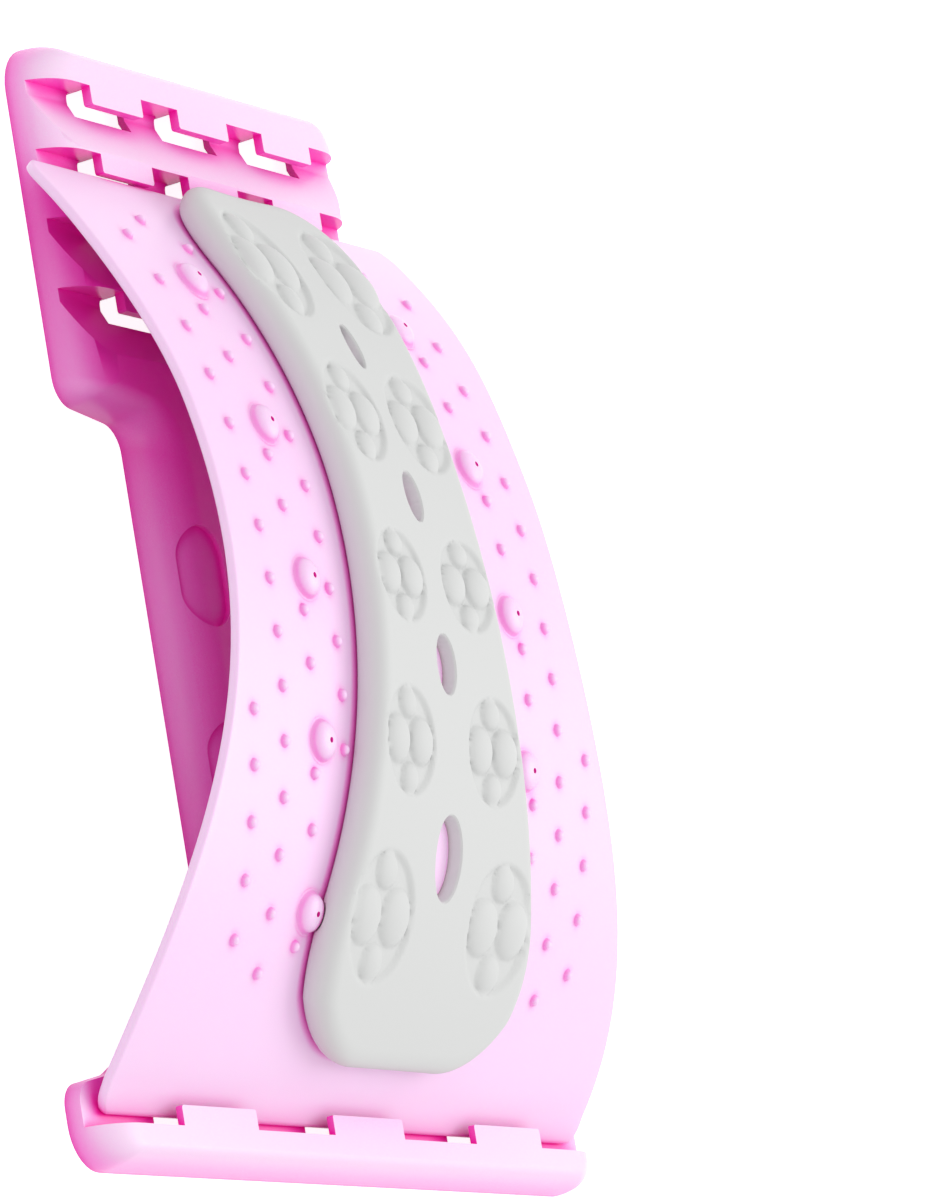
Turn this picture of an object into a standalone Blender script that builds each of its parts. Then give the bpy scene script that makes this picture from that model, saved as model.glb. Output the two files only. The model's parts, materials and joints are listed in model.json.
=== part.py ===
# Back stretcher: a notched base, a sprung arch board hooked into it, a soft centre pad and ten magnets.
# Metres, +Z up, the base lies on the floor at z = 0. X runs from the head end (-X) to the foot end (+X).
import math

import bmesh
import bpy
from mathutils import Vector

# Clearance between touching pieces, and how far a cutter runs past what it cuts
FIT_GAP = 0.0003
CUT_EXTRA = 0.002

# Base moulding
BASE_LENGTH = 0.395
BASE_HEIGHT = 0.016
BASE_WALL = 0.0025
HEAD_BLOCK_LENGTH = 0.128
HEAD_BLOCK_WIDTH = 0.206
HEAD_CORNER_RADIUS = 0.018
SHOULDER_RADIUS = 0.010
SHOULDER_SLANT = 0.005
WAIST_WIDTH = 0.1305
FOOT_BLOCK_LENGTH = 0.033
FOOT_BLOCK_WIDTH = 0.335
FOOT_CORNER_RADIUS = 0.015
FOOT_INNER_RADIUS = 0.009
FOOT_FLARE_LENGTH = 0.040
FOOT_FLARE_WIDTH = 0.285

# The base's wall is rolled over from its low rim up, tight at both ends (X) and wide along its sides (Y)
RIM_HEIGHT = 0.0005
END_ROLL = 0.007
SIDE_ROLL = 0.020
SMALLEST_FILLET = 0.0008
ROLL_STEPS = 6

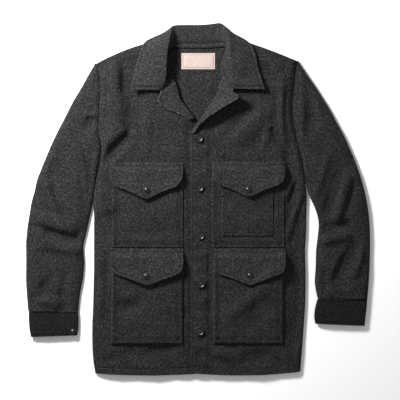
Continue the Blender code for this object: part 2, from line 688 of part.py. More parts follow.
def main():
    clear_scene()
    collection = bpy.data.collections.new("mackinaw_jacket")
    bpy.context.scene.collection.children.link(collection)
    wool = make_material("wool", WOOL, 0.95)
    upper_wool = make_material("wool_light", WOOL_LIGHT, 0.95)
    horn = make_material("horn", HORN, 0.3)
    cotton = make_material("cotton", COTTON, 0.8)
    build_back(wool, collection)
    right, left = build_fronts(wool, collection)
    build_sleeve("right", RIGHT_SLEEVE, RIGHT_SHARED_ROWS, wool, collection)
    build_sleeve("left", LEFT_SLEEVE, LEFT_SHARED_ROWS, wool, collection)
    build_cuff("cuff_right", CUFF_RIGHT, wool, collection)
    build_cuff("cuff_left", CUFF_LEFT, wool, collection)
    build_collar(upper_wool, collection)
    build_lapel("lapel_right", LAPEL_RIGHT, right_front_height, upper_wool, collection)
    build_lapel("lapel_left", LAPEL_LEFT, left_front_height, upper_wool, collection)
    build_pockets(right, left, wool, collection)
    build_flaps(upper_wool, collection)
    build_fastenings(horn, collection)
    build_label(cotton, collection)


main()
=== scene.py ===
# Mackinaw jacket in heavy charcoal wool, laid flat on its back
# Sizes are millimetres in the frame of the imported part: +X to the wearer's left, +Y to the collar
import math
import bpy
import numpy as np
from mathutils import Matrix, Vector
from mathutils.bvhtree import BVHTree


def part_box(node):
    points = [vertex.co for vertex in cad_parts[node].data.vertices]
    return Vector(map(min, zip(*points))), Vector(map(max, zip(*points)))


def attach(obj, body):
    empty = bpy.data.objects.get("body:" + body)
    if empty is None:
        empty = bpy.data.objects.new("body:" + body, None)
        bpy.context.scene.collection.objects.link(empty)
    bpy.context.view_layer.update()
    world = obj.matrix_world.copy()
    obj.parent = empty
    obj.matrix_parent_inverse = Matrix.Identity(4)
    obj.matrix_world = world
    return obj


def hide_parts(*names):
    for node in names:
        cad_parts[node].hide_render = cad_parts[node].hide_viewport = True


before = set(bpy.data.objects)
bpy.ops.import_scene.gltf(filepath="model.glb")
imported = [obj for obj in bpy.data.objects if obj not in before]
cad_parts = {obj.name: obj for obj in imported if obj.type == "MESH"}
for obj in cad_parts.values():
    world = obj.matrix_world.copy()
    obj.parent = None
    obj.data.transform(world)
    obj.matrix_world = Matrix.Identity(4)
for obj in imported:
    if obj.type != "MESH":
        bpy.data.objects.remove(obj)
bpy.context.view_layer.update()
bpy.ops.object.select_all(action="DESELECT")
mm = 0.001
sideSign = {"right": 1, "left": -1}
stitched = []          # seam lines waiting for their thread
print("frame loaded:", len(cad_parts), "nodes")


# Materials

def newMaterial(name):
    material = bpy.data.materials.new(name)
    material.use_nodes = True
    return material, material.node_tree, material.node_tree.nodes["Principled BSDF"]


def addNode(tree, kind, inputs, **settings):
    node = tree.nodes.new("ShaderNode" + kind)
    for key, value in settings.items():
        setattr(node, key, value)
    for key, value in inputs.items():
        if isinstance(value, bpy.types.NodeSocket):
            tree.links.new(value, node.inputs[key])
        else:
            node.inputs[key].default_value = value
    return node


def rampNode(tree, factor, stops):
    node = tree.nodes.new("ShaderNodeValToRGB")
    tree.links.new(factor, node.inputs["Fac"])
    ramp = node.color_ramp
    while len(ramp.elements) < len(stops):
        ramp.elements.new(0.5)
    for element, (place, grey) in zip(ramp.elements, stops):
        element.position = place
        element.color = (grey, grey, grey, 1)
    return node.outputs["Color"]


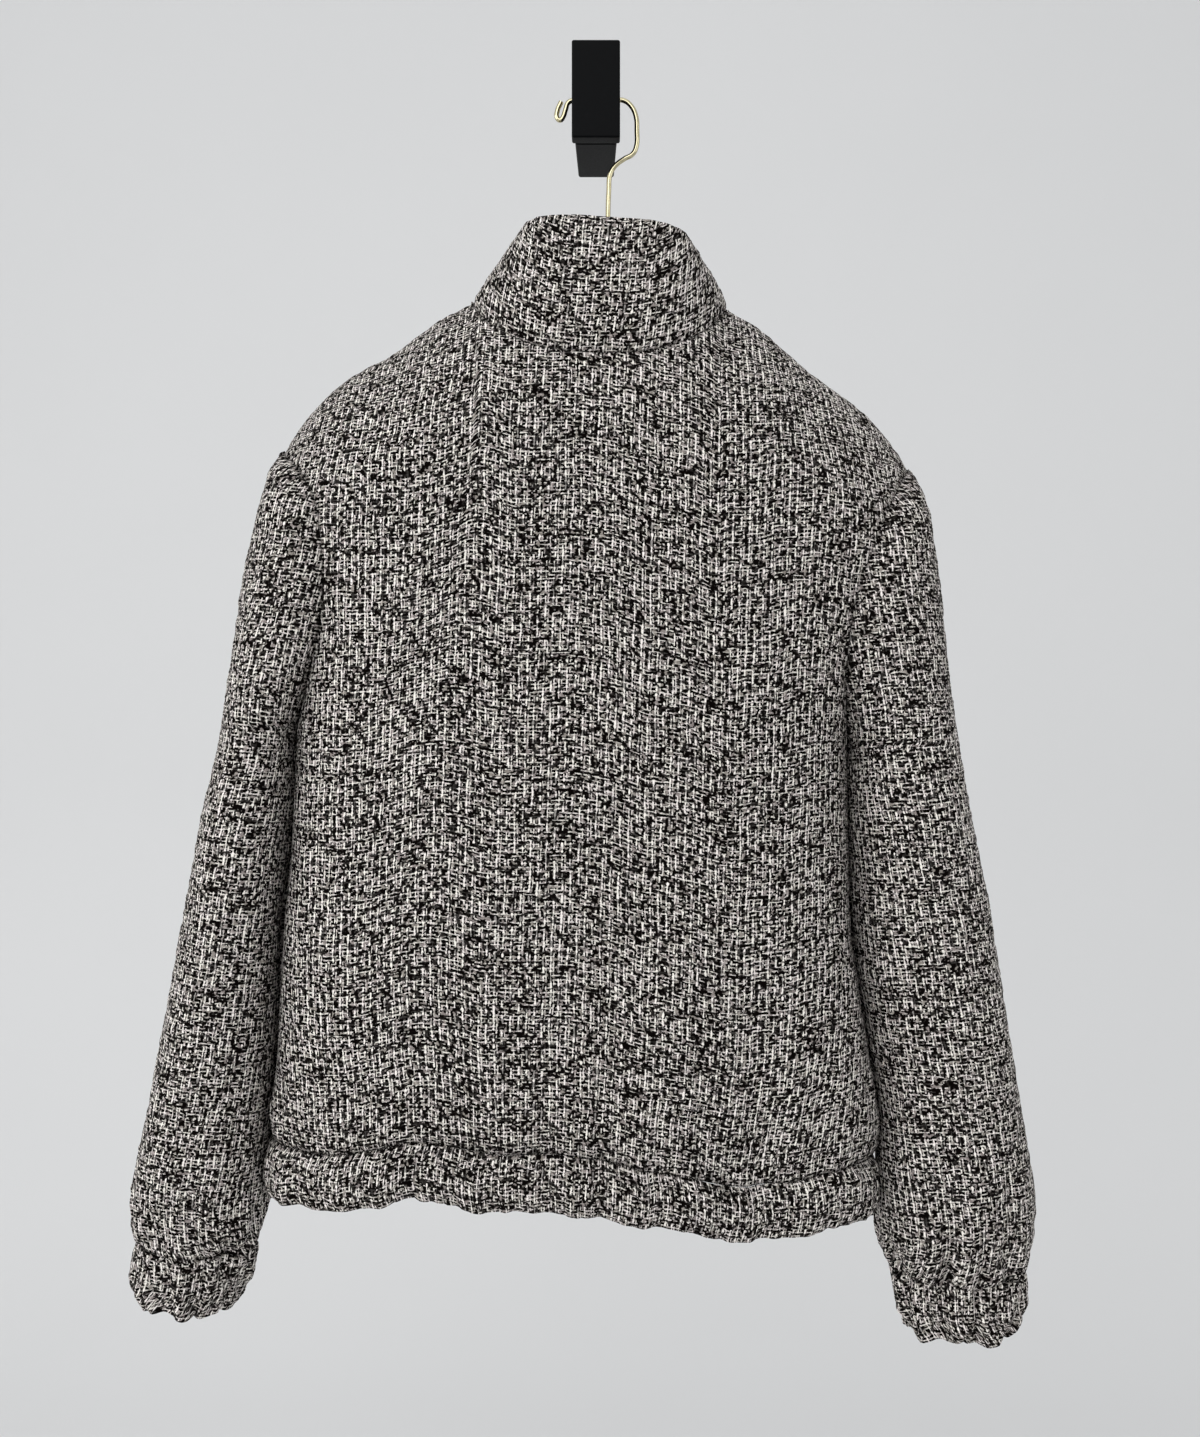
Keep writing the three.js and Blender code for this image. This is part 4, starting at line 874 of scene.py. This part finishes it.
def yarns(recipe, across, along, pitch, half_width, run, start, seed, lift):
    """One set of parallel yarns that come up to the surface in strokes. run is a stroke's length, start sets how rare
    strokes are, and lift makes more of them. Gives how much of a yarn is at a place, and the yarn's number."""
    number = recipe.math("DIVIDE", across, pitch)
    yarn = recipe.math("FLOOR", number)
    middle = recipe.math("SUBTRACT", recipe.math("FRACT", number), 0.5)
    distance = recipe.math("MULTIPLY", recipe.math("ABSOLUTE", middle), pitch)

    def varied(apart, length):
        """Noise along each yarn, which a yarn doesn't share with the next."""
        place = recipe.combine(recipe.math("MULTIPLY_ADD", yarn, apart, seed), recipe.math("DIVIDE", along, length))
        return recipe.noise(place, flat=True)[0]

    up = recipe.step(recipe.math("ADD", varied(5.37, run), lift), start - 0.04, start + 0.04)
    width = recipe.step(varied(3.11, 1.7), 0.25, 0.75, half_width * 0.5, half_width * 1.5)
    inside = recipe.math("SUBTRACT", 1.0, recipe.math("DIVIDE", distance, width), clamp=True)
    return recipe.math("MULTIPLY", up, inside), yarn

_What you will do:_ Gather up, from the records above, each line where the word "names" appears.

_Answer below:_
def hide_parts(*names):
    for node in names:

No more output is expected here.